A novel linear transport model with distinct scattering mechanisms for direction and speed

TL;DR

This paper introduces a new linear transport model with separate scattering mechanisms for speed and direction, analyzing its properties and deriving macroscopic limits with novel effective equations.

Contribution

It presents a novel kinetic equation with time-dependent marginals and non-standard operators, expanding the analytical framework beyond classical equilibrium-based methods.

Findings

Analysis of non-standard scattering operators and their pseudo-inverses

Derivation of asymptotic behavior and hydrodynamic limits

Identification of new effective equations in different scattering regimes

Abstract

We introduce a novel linear transport equation that models the evolution of a one-particle distribution subject to free transport and two distinct scattering mechanisms: one affecting the particle's speed and the other its direction. These scattering processes occur at different time scales and with different intensities, leading to a kinetic equation where the total scattering operator is the sum of two separate operators. Each of them depends not only on the kernel characterizing the corresponding scattering mechanism, but also explicitly on the marginal distribution of either the speed or the direction. Therefore, unlike classical settings, the gain terms in our operators are not tied to a fixed equilibrium distribution but evolve in time through the marginals.

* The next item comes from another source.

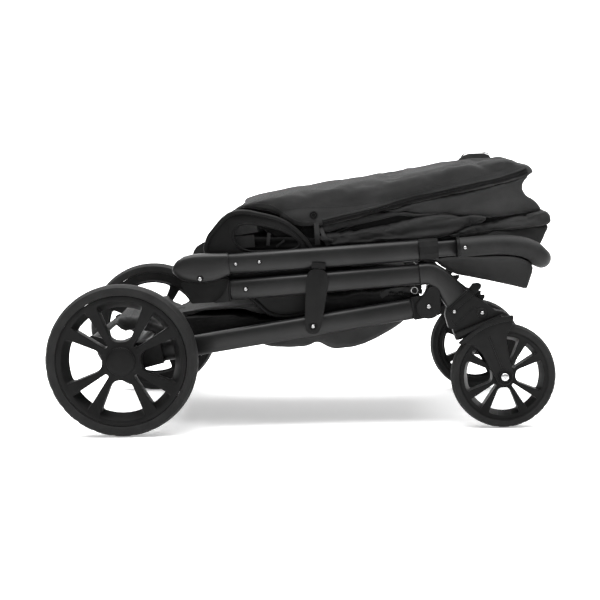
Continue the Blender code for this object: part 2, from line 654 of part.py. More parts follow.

As a result, typical analytical tools from kinetic theory, such as equilibrium characterization, entropy methods, spectral analysis in Hilbert spaces, and Fredholm theory, are not applicable in a standard fashion. In this work, we rigorously analyze the properties of this new class of scattering operators, including the structure of their non-standard pseudo-inverses and their asymptotic behavior. We also derive macroscopic (hydrodynamic) limits under different regimes of scattering frequencies, revealing new effective equations and highlighting the interplay between speed and directional relaxation.